Which is to say: while Top Five pulses with energy from the get-go, it takes more than a moment to find its groove. This early jerkiness comes from a puppy-doggish plethora of ideas, rather than a cynical bid to crowd-please, but it’s still off-putting. Much of the stiltedness comes from the borrowed Woody-isms: the film’s cringeworthy opening is a two-shot of Chelsea Brown (Rosario Dawson) and Andre Allen (Rock) strolling a New York City street. “I’m telling you, everything means something,” Andre is saying. “No, everything does not mean something,” insists Chelsea. “Sometimes a movie–is just a movie.” (Ooph.) Obviously, Allen originated the walking shot of the overly talky, worked-up New Yorkers, and has never shied away from stunningly direct dialogue. (At the start of his 2004 film Melinda and Melinda, a woman pauses a remarkably didactic dinner party to ask: “Is there a deeper reality in comedy or tragedy? Who can even make such a judgment?” To which the only response is Idk girl, let’s watch this movie and find out!). This isn’t to say that Rock’s absorption of some Woody-ethos is a bad thing, it’s just clear it’ll take a few more tries before he graduates from homage to hitting home.
Top Five follows a hectic day in the life of fading comedy star and former stand-up Andre Allen as he struggles to generate buzz–in fact, he’d settle for passing interest–in the latest in his recent series of failed “serious” films. Tailed by the sharp-tongued and fetching Chelsea, a Times reporter and soon-to-be revealed kindred spirit, Andre’s day zigs and zags from publicity slog to domestic upheaval (a darkly sketched subplot is the planning of Andre’s circus wedding to a reality TV bombshell) to downright chaos. The film doesn’t really feel well in its skin until a sequence involving Dawson, Rock and a whole host of great black comedians, set in an apartment in the projects. The diegetic excuse for all these exuberant cameos is Andre showing Chelsea the place he grew up. In part, the film relaxes here because Andre Allen is relaxing: we’re meant to like and understand him more in this homey and claustrophobic context, away from the brainless Q&A questions of white college students (“Were you the class clown growing up?”) and the prying cameras of his fiancé’s Bravo show. But the scene also excels due to its expertly rhythmic pacing: the happy rowdiness of Andre’s homecoming–affectionate mockery, lots of laughter, and the seemingly perpetual listing of one’s “top five” (rappers, for the uninitiated; also apparently you always name six)–is periodically interrupted by shots from Chelsea’s raw interview “footage”. Here, a device is used to add appealingly human texture to the story rather than to just fasten on rivets. It also gives Rock the chance to pack in some bite-sized gems of slyly funny observational humor. “I’m funnier than Andre. I’ve always been funnier,” notes his friend Craig (Hassan Johnson), sprawled across the sofa in a T-shirt. “I mean, I’m not stand-up funny but like you put me in a situation and I’m a lot funnier than Andre.” Rock’s concise capturing of this all-too-familiar and sweetly naive layman’s claim is so satisfying, and proves Rock’s films can successfully borrow from yet another brand of popular comedy–the mockumentary style, which revels in affectionate portraiture of the blissfully un-self-aware.

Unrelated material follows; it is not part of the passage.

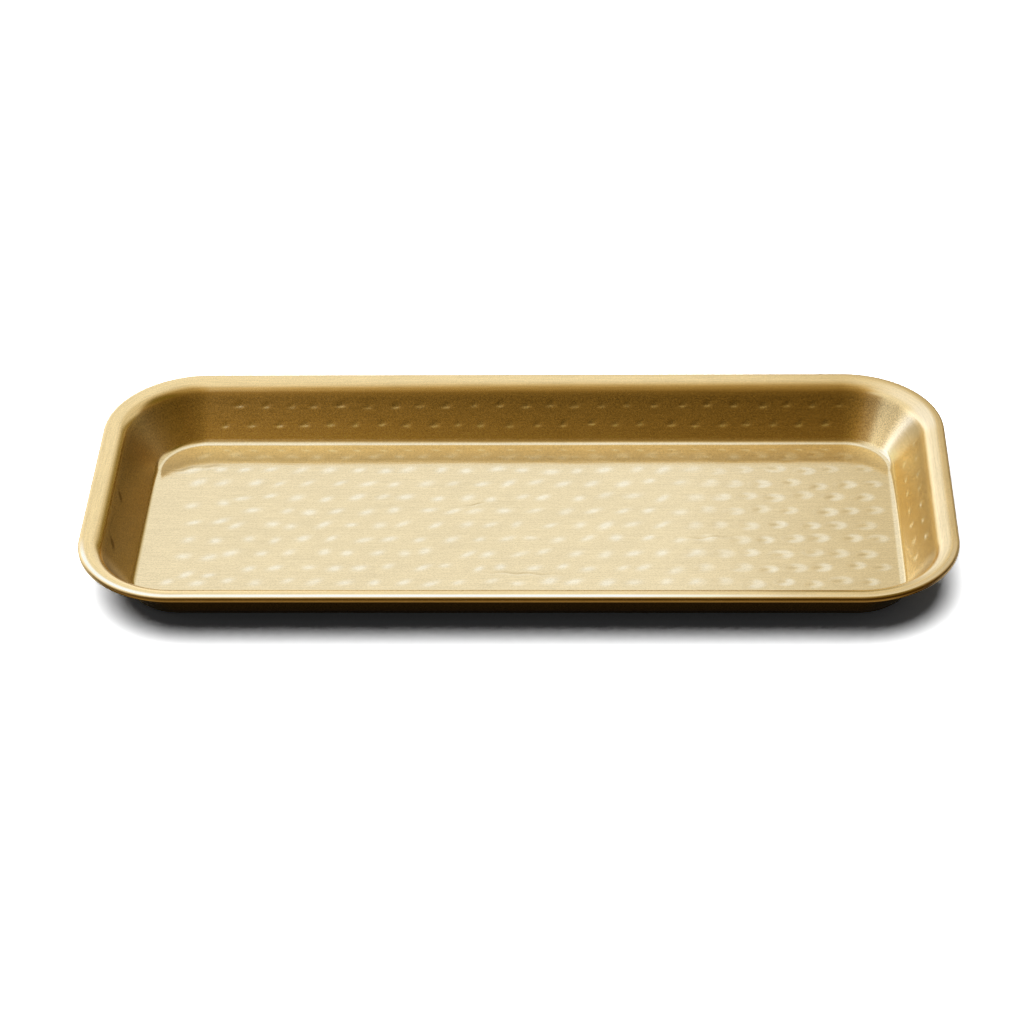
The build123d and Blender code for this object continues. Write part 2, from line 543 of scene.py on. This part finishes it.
def dent_floor(part, grid, points, normals):
    """Dent the floor, its bend and its underside, fading out up the bend.

    Moves the rings' points. Returns the two grids' heights, and the painted light of grid and
    rings.
    """
    floor_points = np.concatenate([grid, points[:, :, :2].reshape(-1, 2)])
    relief, tone = floor_marks(floor_points, part.floor_edge)
    wave = waves(floor_points)
    shape = points.shape[:2]
    grid_relief, ring_relief = relief[:len(grid)], relief[len(grid):].reshape(shape)
    grid_tone, ring_tone = tone[:len(grid)], tone[len(grid):].reshape(shape)
    grid_wave, ring_wave = wave[:len(grid)], wave[len(grid):].reshape(shape)

    number = np.arange(len(part.rows))
    fade = np.clip((part.floor_edge - part.rows[:, 0]) / FLOOR_FADE + 1, 0, 1)
    top = (number < part.wall_start) * fade
    drop = (ring_relief * MARK_DEPTH - ring_wave) * top[:, None]
    points -= normals * drop[:, :, None]
    low_down = (part.rows[:, 1] < UNDERSIDE_HEIGHT) & (part.rows[:, 3] < FACING_DOWN)
    under = ((number > part.wall_stop) & low_down) * fade
    lift = underside(ring_relief) * under[:, None]
    points -= normals * lift[:, :, None]
    top_heights = SHEET - grid_relief * MARK_DEPTH + grid_wave
    return top_heights, underside(grid_relief), grid_tone, ring_tone * top[:, None]


def paint_lines(part, outward, painted_light):
    """Paint highlights and shade on the bends, dark reflections on the bead, and shade on the walls
    and the outer side.
    """
    to_right, to_back = outward[:, 0], outward[:, 1]
    at_right = facing(to_right, AT_A_SIDE)
    at_left = facing(-to_right, AT_A_SIDE)
    left_or_back = np.maximum(at_left, facing(to_back, BACK_BEAD_BEGINS))
    front_left = facing(-to_back, FRONT_SHADE_BEGINS) * facing(-to_right, LEFT_SHADE_BEGINS)

    right_line = part.bead_line(RIGHT_BEAD_LINE, RIGHT_LINE_ON_LIP)
    back_bend = part.line(0, part.wall_start, BACK_BEND_LINE)
    right_bend = part.line(0, part.wall_start, RIGHT_BEND_LINE)
    # Painted highlights and shade along the bends, and painted dark reflections along the bead
    painted_light += spread(back_bend, facing(to_back, BACK_BEND_BEGINS))
    painted_light -= spread(part.bead_line(FRONT_BEAD_LINE), facing(-to_back, FRONT_BEAD_BEGINS))
    painted_light += spread(right_bend - right_line, at_right)
    painted_light -= spread(OTHER_BEAD_LINE_SHARE * right_line, left_or_back)
    # Painted shade on the front left and left walls, and on the whole outer side
    shaded = slice(part.wall_start - SHADE_ROWS_OF_BEND, part.wall_stop)
    painted_light[shaded] -= np.maximum(FRONT_LEFT_SHADE * front_left, LEFT_SHADE * at_left)[None]
    painted_light[part.outer_start:] = OUTER_SHADE


def dent_walls(part, anchors, points_on_sides, points, normals, painted_light):
    """Ticks on the four walls, and two nicks in the left one: moves points, adds their painted
    highlights and shade.
    """
    wall = slice(part.wall_start, part.wall_stop)
    foot = part.rows[part.wall_start - 1]
    wall_length = math.dist(foot[:2], part.rows[part.wall_stop][:2])
    up = np.hypot(part.rows[wall, 0] - foot[0], part.rows[wall, 1] - foot[1])
    first = 0
    for side, strength in TICK_STRENGTHS.items():
        axis = 1 if side in ("right", "left") else 0
        span = slice(first, first + points_on_sides[axis])
        along = anchors[span, axis]
        grid_along, grid_up = np.meshgrid(along, up)
        depth, tone = wall_marks(grid_along, grid_up, wall_length, np.ptp(along), strength)
        if side == "left":
            add_nicks(grid_along, grid_up, wall_length, depth, tone)
        points[wall, span] -= normals[wall, span] * (depth[:, :, None] * TICK_DEPTH)
        painted_light[wall, span] += tone
        first = span.stop + CORNER_STEPS - 1


def corner_highlight(levels, anchors, outward):
    """Painted highlight that slants up the wall of the back right corner, by level and outline
    point.
    """
    turn = np.arctan2(outward[:, 1], outward[:, 0])
    place = np.where(turn > 0, turn * SHINE_RADIUS, anchors[:, 1] - half_end)
    place = np.where(outward[:, 0] > SHINE_LEAST_RIGHT, place, FAR_AWAY)
    centre = np.interp(levels, (0, height), (SHINE_FOOT, SHINE_HEAD))
    fading = [share * height for share in SHINE_FADE_SHARES]
    strength = SHINE * np.interp(levels, fading, SHINE_FADE)
    distance = (place[None] - centre[:, None]) / SHINE_WIDTH
    return strength[:, None] * np.exp(-(distance**FLAT_TOP_POWER))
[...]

I still can’t totally decide my opinion of the Dawson-Rock coupling. Both are immensely appealing performers (by the way, if one of the questions Top Five implicitly asks is “Can Chris Rock be a leading man?” the answer is an unqualified yes. He knows how to pull all the levers of his boyish charm, face scrunching into mockery, then pleasure, then disbelief.) But just as the movie’s various comedic modes are well executed yet poorly integrated, Dawson and Rock seem to be more bouncing off each other’s shiny surfaces than striking actual sparks. As the plot hurtles forward, and the attendant feelings and complications accrue, Chelsea finds herself the unwitting agent of Andre’s downward spiral, then the architect of his redemption (women saving Andre is a light motif of the film). At the movie’s emotional climax, she leads him to New York’s famed Comedy Cellar, and dares him to perform an impromptu set. The idea is open mic night as identity reclamation. That Andre nails it when he takes the stage is no surprise, and the triumph of his all too smooth return to form feels a little easy. It’s the coming-down off the natural high, however–manifested in an exchange between Chelsea and Andre–that constitutes the more resonant catharsis. Chelsea asks what allowed him to get up and do the set. “When I met you this morning,” Andre says, “you mentioned this show that I did at your school like fifteen years ago.” He pauses. “And I remembered it.” Rock’s eyes boggle at the unlikeliness of this. “Good show,” he says. With these two words, Rock transmits a lot: the soft exuberance one feels reconnecting with a core and basic love, a pro’s respect for the complex calculus involved in engineering a “good show,” and a reverence for the pleasure that comes with delivering one. It’s the most real moment I’ve seen in a movie in years–no doubt because of its unmistakable connection to Rock’s actual prolific, capricious career. For all of Rock and Dawson’s charm and heat, the romance at the core of Top Five turns out to be the one between a man and his craft.